Nelle aziende tradizionali, il processo è il ‘padrone’ e i dati sono input o output passivi. Questo approccio spesso rinforza la mentalità del ‘si è sempre fatto così”’ Un’azienda data-centric, invece, ribalta l’equazione: i dati diventano il padrone e i processi vengono riprogettati per acquisire, correlare, arricchire e visualizzare le informazioni. Questa è la visione che cerchiamo nei ceo: leader che non si limitano a digitalizzare il passato, ma che ridisegnano l’intera impresa attorno all’intelligence. La qualità e la governance dei dati diventano così il cuore dell’innovazione. Senza governance, non c’è insight. C’è solo rumore.

Con questa enfasi sulla tecnologia, che ne è dell’elemento umano della leadership? Rischiamo di avere leader ossessionati dai dati e privi di empatia?
Al contrario. L’aspetto umano diventa ancora più strategico. L’IA può potenziare la modellizzazione di scenari, il forecasting e il monitoraggio dei kpi, ma il cuore della leadership resta profondamente umano. Decisioni che implicano ambiguità, dilemmi etici e la comprensione profonda della cultura aziendale non possono essere delegate a un algoritmo. È qui che emerge il concetto di augmented leadership. L’IA è un partner che accelera l’insight, ma la responsabilità della decisione finale, etica e ponderata, rimane del leader. In questo contesto, l’empatia diventa una competenza strategica. Permette di ‘sentire’ le dinamiche organizzative, anticipare le resistenze e costruire fiducia in un’epoca di continui cambiamenti. La fiducia è l’àncora di un’organizzazione.

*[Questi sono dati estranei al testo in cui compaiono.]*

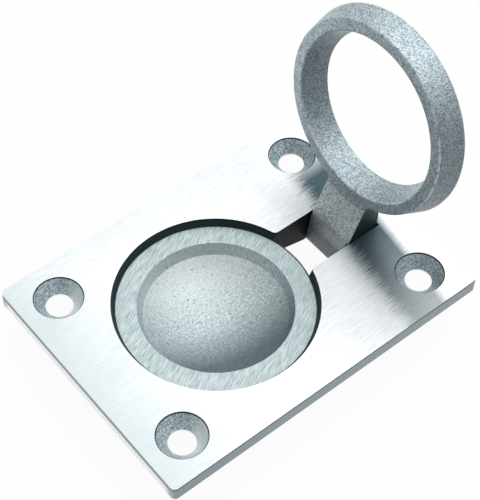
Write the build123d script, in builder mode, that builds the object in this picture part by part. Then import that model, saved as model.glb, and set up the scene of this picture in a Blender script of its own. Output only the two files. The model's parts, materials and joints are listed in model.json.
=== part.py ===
"""Flush ring pull: a cast plate with a dished finger cup, a ring that folds down into it, and its pin.

Millimetres. The origin is the middle of the screw pattern on the plate's back face, which lies on the
door or hatch. +Z points out of the door, +X from the cup towards the hinge. The ring is modelled raised.
"""
import os
from math import asin, atan, cos, degrees, radians, sin

from build123d import *

# Plate
PLATE_LENGTH = 69.5
PLATE_WIDTH = 50.8
PLATE_THICKNESS = 3.2
PLATE_CORNER_R = 1.0

# Four countersunk holes for No. 8 screws, the same distance in from both edges, eased on the back so
# that the plate sits flat
HOLE_INSET = 7.5
SCREW_HOLE_R = 2.5
COUNTERSINK_R = 4.6
COUNTERSINK_ANGLE = 82.0
HOLE_BACK_BREAK = 0.5

# Ring: its section is a trapezium, narrow on the front face that goes down into the recess. The bore
# closes in and the outside spreads towards the back.
RING_BORE_R = 15.9
RING_FRONT_WIDTH = 2.15
RING_DEPTH = 5.2
RING_BORE_TAPER = 1.6
RING_FLARE = 1.55
RING_BACK_EASE = 0.7
RING_EASE_STEP = 0.22
RING_EDGE_BREAK = 0.2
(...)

In base alla sua esperienza in Spencer Stuart, se dovesse definire le tre caratteristiche distintive del ceo di oggi, quali sarebbero?
Primo, la curiosità intellettuale: un desiderio inesauribile di apprendere e mettere in discussione le proprie certezze. Secondo, il coraggio trasformazionale: la capacità non solo di adattarsi al cambiamento, ma di progettarlo e guidarlo. Terzo, quella che noi chiamiamo gentilezza autorevole, authoritative kindness: il perfetto equilibrio tra empatia e decisione, fondamentale per costruire una cultura aziendale forte e resiliente. A questi tratti oggi si aggiunge l’imperativo di abbracciare il dato come mattone fondamentale del vantaggio competitivo.

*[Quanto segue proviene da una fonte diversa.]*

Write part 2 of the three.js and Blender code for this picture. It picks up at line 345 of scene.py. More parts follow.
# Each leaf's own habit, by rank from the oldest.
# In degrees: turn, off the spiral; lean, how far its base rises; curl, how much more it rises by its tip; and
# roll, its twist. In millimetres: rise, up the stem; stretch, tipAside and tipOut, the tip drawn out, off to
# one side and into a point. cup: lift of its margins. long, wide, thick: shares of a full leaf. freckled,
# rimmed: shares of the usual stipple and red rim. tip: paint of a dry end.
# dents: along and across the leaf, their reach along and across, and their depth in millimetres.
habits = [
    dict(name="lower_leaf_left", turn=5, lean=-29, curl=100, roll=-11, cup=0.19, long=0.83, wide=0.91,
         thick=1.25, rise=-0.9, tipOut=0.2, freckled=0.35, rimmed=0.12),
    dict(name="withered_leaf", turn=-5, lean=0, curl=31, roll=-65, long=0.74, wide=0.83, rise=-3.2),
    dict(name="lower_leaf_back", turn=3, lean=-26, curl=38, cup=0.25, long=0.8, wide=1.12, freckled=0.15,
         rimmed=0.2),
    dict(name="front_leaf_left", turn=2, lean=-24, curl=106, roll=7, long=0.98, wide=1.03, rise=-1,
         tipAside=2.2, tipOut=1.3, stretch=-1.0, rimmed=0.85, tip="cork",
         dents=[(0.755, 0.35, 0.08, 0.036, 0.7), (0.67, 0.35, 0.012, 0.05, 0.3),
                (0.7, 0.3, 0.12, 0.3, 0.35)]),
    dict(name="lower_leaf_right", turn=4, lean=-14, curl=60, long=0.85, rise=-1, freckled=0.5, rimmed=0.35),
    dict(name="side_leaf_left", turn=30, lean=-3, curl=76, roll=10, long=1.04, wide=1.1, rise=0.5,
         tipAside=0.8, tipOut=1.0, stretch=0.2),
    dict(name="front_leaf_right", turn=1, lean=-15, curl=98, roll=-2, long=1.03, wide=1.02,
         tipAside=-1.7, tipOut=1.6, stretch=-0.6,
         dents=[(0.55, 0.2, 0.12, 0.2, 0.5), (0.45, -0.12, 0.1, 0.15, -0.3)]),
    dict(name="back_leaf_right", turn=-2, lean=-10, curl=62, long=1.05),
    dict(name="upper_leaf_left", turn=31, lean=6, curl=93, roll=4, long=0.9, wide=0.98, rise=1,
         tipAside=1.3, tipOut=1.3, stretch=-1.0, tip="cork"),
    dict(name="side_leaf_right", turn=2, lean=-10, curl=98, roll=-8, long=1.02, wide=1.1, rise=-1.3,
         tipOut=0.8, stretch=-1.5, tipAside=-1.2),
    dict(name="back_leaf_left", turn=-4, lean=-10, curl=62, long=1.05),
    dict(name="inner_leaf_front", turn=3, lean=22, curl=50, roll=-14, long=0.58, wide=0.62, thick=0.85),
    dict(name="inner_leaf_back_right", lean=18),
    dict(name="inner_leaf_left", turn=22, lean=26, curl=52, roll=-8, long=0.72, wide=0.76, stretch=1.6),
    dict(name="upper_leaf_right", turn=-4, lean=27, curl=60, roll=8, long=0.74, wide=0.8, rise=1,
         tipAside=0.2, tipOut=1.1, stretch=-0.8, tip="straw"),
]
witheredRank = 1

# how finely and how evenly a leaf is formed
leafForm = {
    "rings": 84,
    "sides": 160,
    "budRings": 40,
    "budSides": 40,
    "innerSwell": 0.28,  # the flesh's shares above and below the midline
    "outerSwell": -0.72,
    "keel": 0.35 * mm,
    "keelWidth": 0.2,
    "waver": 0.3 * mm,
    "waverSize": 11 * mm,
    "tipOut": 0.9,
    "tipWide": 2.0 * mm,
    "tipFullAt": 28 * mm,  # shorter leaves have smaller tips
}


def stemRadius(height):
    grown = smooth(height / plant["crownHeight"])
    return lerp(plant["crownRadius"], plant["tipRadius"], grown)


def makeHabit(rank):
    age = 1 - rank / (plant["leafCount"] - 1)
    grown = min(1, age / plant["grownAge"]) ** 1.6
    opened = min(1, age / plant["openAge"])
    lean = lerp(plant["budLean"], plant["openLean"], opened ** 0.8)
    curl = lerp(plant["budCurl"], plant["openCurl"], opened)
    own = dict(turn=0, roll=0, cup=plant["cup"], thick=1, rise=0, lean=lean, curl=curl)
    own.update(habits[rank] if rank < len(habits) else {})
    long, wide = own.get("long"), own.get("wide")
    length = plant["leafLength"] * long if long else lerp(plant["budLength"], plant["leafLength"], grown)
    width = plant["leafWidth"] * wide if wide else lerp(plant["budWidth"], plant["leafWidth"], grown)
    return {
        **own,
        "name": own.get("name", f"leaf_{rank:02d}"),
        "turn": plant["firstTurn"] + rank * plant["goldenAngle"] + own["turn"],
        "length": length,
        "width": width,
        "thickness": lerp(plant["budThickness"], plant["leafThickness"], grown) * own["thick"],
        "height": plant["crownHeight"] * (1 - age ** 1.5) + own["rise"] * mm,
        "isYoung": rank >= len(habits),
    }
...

Un’ultima riflessione per i leader che ci leggono?
La vera linea di demarcazione oggi non è tra leader tech-savvy e non. È tra chi possiede una visione digitale – la capacità di anticipare come l’innovazione cambierà mercati e culture – e chi non ce l’ha. Il miglior ceo non si lascia distrarre dal canto delle sirene dell’ultima novità tecnologica, ma si concentra su come usarla per generare valore sostanziale. I leader che daranno forma al futuro saranno quelli capaci di imparare velocemente, porre domande migliori e trasformare l’intelligenza – sia umana che artificiale – in crescita sostenibile.